ENTRIES SHOWN:

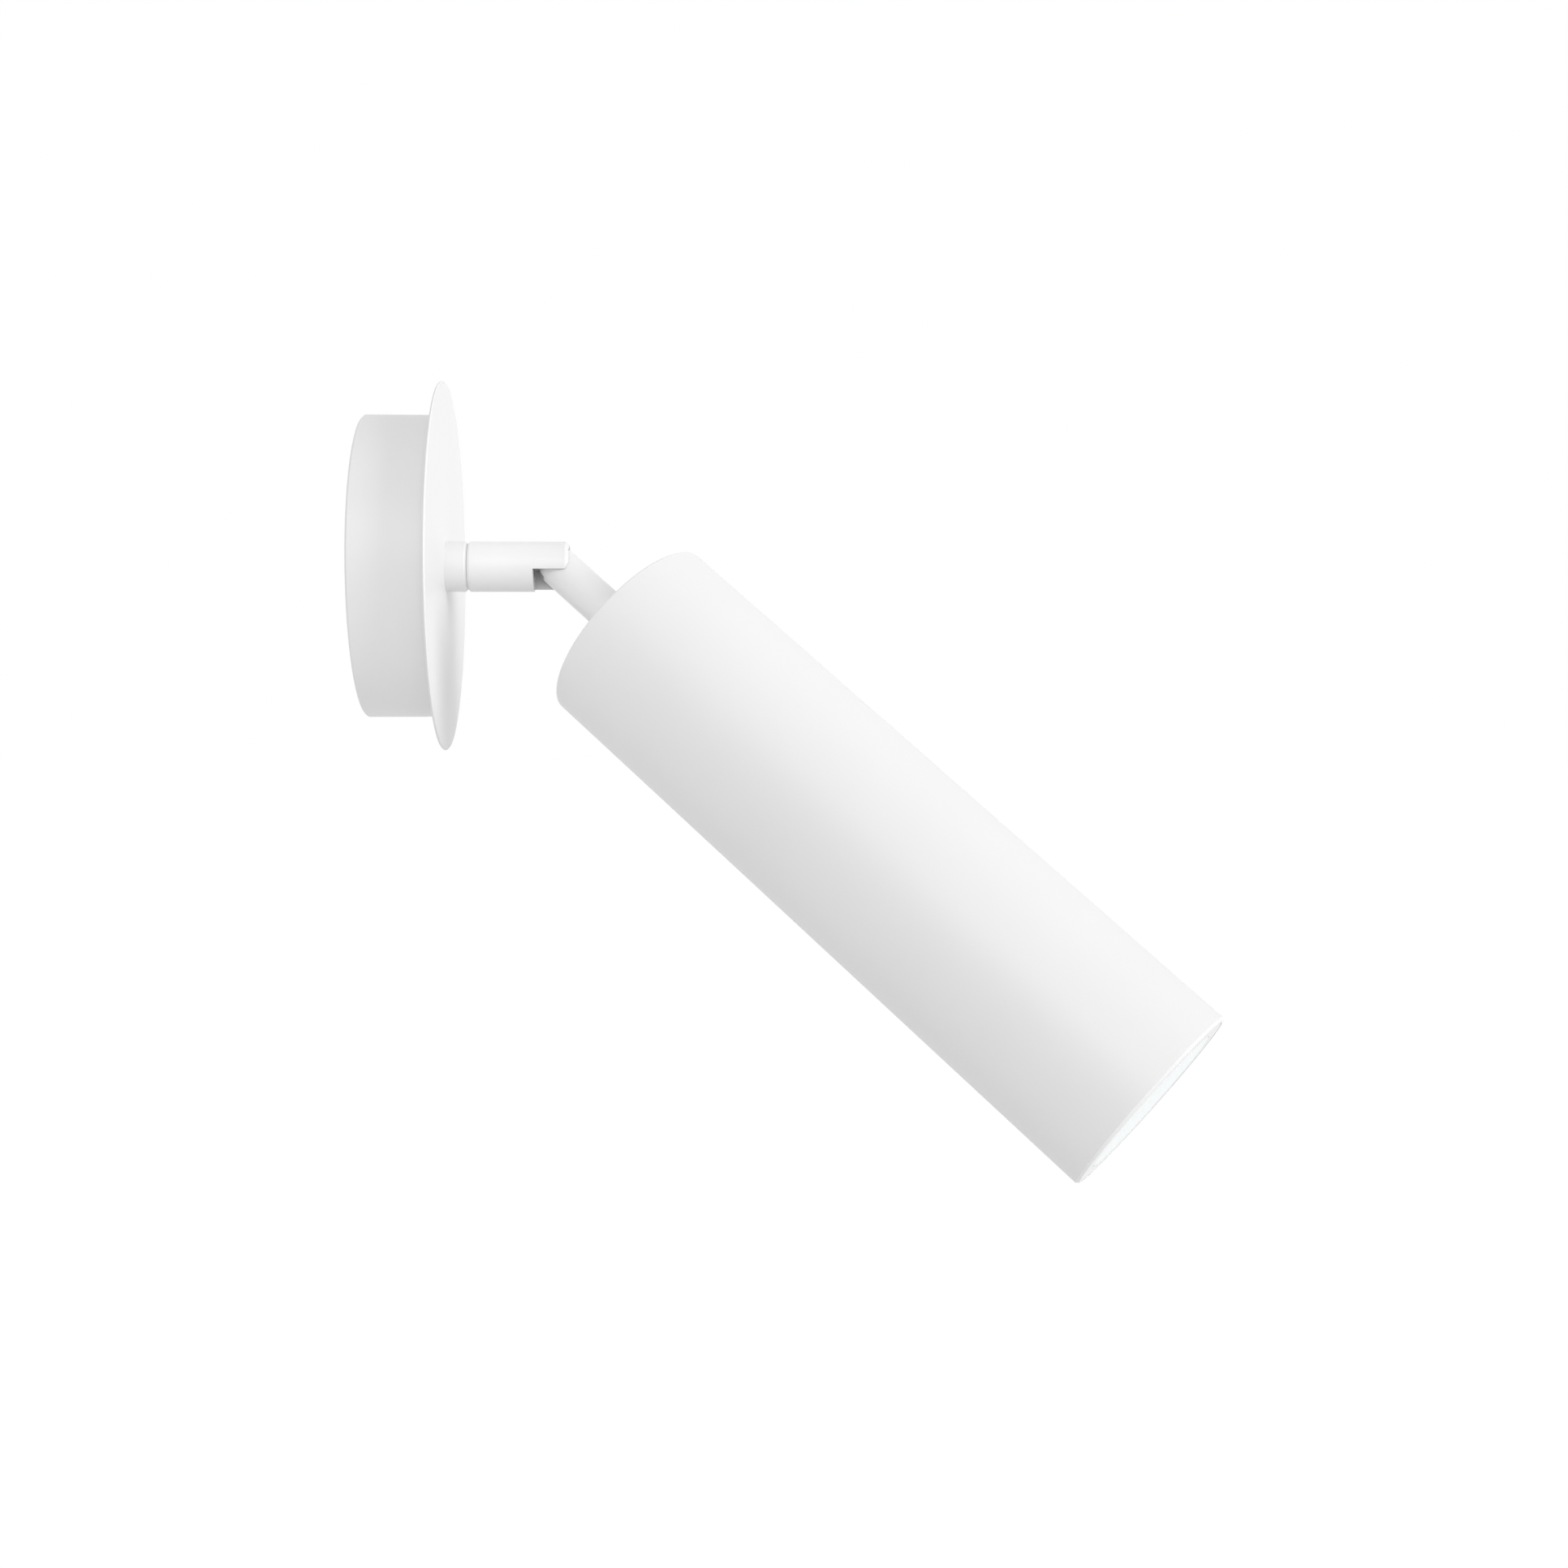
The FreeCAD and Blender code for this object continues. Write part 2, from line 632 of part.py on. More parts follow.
def earth_tag(label, hole, frame, shift, turned):
    """A ring tag, its ring on x = 0 and its crimped barrel reaching along Y."""
    body = new_body(label, frame, shift, turned)
    ring = new_sketch(body, "X")
    draw_circle(ring, "0", "0", "tag_diameter")
    pad(body, ring, "X", "tag_thickness")
    tongue = new_sketch(body, "X")
    draw_rectangle(tongue, "0", "tag_reach + tag_barrel_length", "-tag_tongue_width / 2", "tag_tongue_width / 2")
    pad(body, tongue, "X", "tag_thickness")
    barrel = new_sketch(body, "Y", "tag_reach")
    draw_circle(barrel, "tag_barrel_diameter / 2", "0", "tag_barrel_diameter")
    pad(body, barrel, "Y", "tag_barrel_length")
    drill(body, "Y", [("tag_barrel_diameter / 2", "0", "lead_diameter + 2 * fit_gap")], "tag_reach",
          "tag_barrel_length")
    return drill(body, "X", [("0", "0", f"{hole} + 2 * fit_gap")], "0", "tag_thickness")


earth_top = "(box_wall + earth_boss_height)"
# the base tag's barrel points from the earth screw to the middle of the box
base_tag_turn = "atan2(-earth_z; -earth_y)"


def base_earth_tag():
    return earth_tag("base_earth_tag", "earth_screw_diameter", wall_frame,
                     (earth_top, "earth_y", "earth_z"), f"rotationx({base_tag_turn})")


def base_earth_washer():
    """A toothed washer on the tag."""
    body = new_body("base_earth_washer", shift=(f"{earth_top} + tag_thickness", "earth_y", "earth_z"))
    bore = "earth_screw_diameter / 2 + fit_gap"
    return turn(body, [("0", bore), ("earth_washer_thickness", bore),
                       ("earth_washer_thickness", "earth_washer_diameter / 2"),
                       ("0", "earth_washer_diameter / 2")])


def base_earth_screw():
    seat = f"({earth_top} + tag_thickness + earth_washer_thickness)"
    return pan_screw("base_earth_screw", "earth_screw_diameter", f"{seat} - box_wall", "earth_screw_head",
                     shift=(seat, "earth_y", "earth_z"))


# Cover and neck

def cover_disc():
    """A thin disc wider than the box, with chamfered edges and a rim behind that slips into the box."""
    body = new_body("cover_disc")
    hole = "collar_tail_diameter / 2 + fit_gap"
    outside = "(box_diameter / 2 - box_wall - fit_gap)"
    rim_back_edge = "box_depth - rim_depth"
    edge = "(cover_diameter / 2)"
    turn(body, [("box_depth", hole), ("box_depth", f"{outside} - rim_wall"),
                (rim_back_edge, f"{outside} - rim_wall"), (rim_back_edge, outside), ("box_depth", outside),
                ("box_depth", f"{edge} - cover_edge_chamfer"), ("box_depth + cover_edge_chamfer", edge),
                (f"{cover_front} - cover_edge_chamfer", edge), (cover_front, f"{edge} - cover_edge_chamfer"),
                (cover_front, hole)])
    return drill(body, "Z", [("box_depth - rim_depth / 2", "0", "cover_screw_diameter + 2 * thread_gap")], "0",
                 "box_diameter", 0)


def cover_screws():
    """Two headless screws, at the top and bottom of the box, that hold the cover's rim."""
    screw = grub_screw("cover_screw", "cover_screw_diameter", "cover_screw_length")
    height = "(box_diameter / 2 - fit_gap)"
    along = "box_depth - rim_depth / 2"
    return group("cover_screws", screw, wall_frame,
                 [((along, "0", height), (0, 0, 1)), ((along, "0", f"-{height}"), (0, 0, -1))])


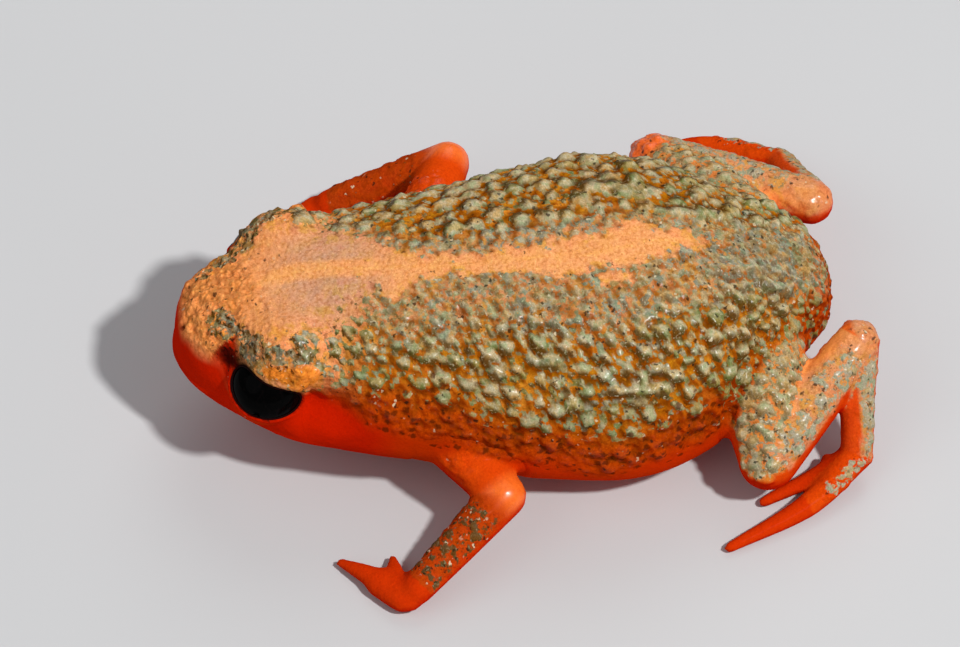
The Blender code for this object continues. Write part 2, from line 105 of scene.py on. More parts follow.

STATED TASK:
Extract all lines as given.

OUTPUT:
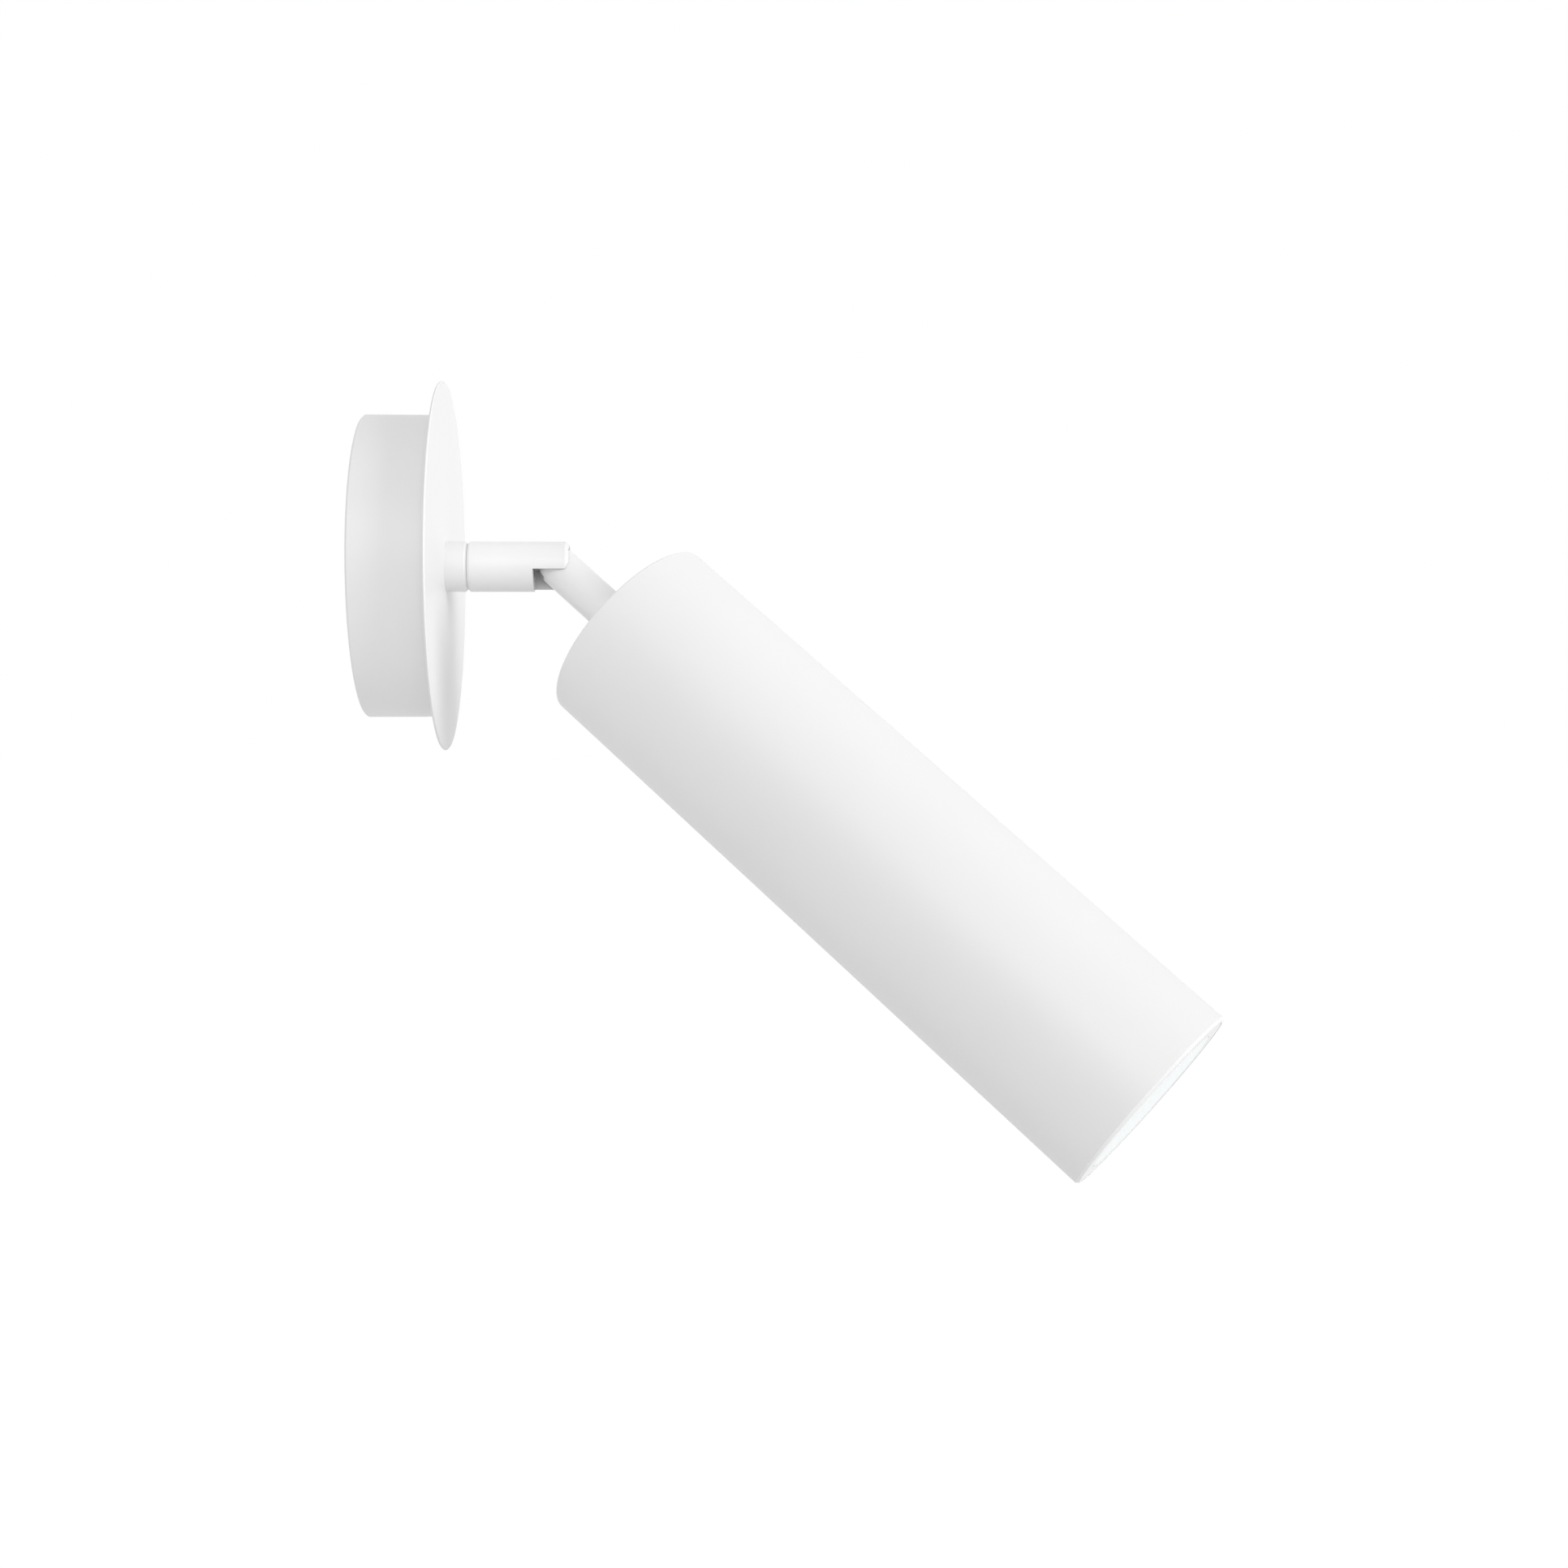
The FreeCAD and Blender code for this object continues. Write part 2, from line 632 of part.py on. More parts follow.
def earth_tag(label, hole, frame, shift, turned):
    """A ring tag, its ring on x = 0 and its crimped barrel reaching along Y."""
    body = new_body(label, frame, shift, turned)
    ring = new_sketch(body, "X")
    draw_circle(ring, "0", "0", "tag_diameter")
    pad(body, ring, "X", "tag_thickness")
    tongue = new_sketch(body, "X")
    draw_rectangle(tongue, "0", "tag_reach + tag_barrel_length", "-tag_tongue_width / 2", "tag_tongue_width / 2")
    pad(body, tongue, "X", "tag_thickness")
    barrel = new_sketch(body, "Y", "tag_reach")
    draw_circle(barrel, "tag_barrel_diameter / 2", "0", "tag_barrel_diameter")
    pad(body, barrel, "Y", "tag_barrel_length")
    drill(body, "Y", [("tag_barrel_diameter / 2", "0", "lead_diameter + 2 * fit_gap")], "tag_reach",
          "tag_barrel_length")
    return drill(body, "X", [("0", "0", f"{hole} + 2 * fit_gap")], "0", "tag_thickness")


earth_top = "(box_wall + earth_boss_height)"
# the base tag's barrel points from the earth screw to the middle of the box
base_tag_turn = "atan2(-earth_z; -earth_y)"


def base_earth_tag():
    return earth_tag("base_earth_tag", "earth_screw_diameter", wall_frame,
                     (earth_top, "earth_y", "earth_z"), f"rotationx({base_tag_turn})")


def base_earth_washer():
    """A toothed washer on the tag."""
    body = new_body("base_earth_washer", shift=(f"{earth_top} + tag_thickness", "earth_y", "earth_z"))
    bore = "earth_screw_diameter / 2 + fit_gap"
    return turn(body, [("0", bore), ("earth_washer_thickness", bore),
                       ("earth_washer_thickness", "earth_washer_diameter / 2"),
                       ("0", "earth_washer_diameter / 2")])


def base_earth_screw():
    seat = f"({earth_top} + tag_thickness + earth_washer_thickness)"
    return pan_screw("base_earth_screw", "earth_screw_diameter", f"{seat} - box_wall", "earth_screw_head",
                     shift=(seat, "earth_y", "earth_z"))


# Cover and neck

def cover_disc():
    """A thin disc wider than the box, with chamfered edges and a rim behind that slips into the box."""
    body = new_body("cover_disc")
    hole = "collar_tail_diameter / 2 + fit_gap"
    outside = "(box_diameter / 2 - box_wall - fit_gap)"
    rim_back_edge = "box_depth - rim_depth"
    edge = "(cover_diameter / 2)"
    turn(body, [("box_depth", hole), ("box_depth", f"{outside} - rim_wall"),
                (rim_back_edge, f"{outside} - rim_wall"), (rim_back_edge, outside), ("box_depth", outside),
                ("box_depth", f"{edge} - cover_edge_chamfer"), ("box_depth + cover_edge_chamfer", edge),
                (f"{cover_front} - cover_edge_chamfer", edge), (cover_front, f"{edge} - cover_edge_chamfer"),
                (cover_front, hole)])
    return drill(body, "Z", [("box_depth - rim_depth / 2", "0", "cover_screw_diameter + 2 * thread_gap")], "0",
                 "box_diameter", 0)


def cover_screws():
    """Two headless screws, at the top and bottom of the box, that hold the cover's rim."""
    screw = grub_screw("cover_screw", "cover_screw_diameter", "cover_screw_length")
    height = "(box_diameter / 2 - fit_gap)"
    along = "box_depth - rim_depth / 2"
    return group("cover_screws", screw, wall_frame,
                 [((along, "0", height), (0, 0, 1)), ((along, "0", f"-{height}"), (0, 0, -1))])


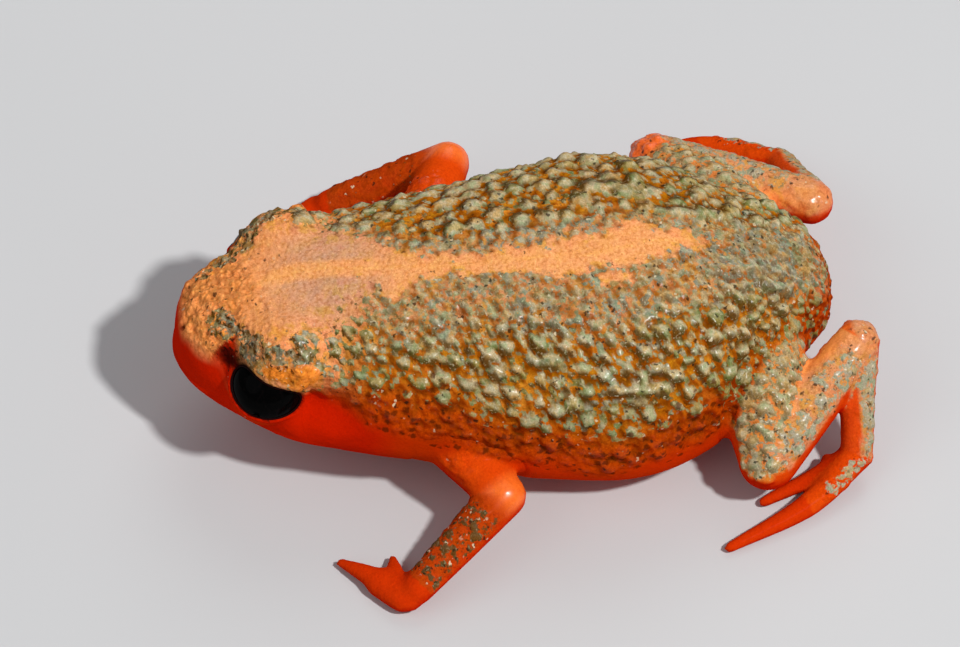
The Blender code for this object continues. Write part 2, from line 105 of scene.py on. More parts follow.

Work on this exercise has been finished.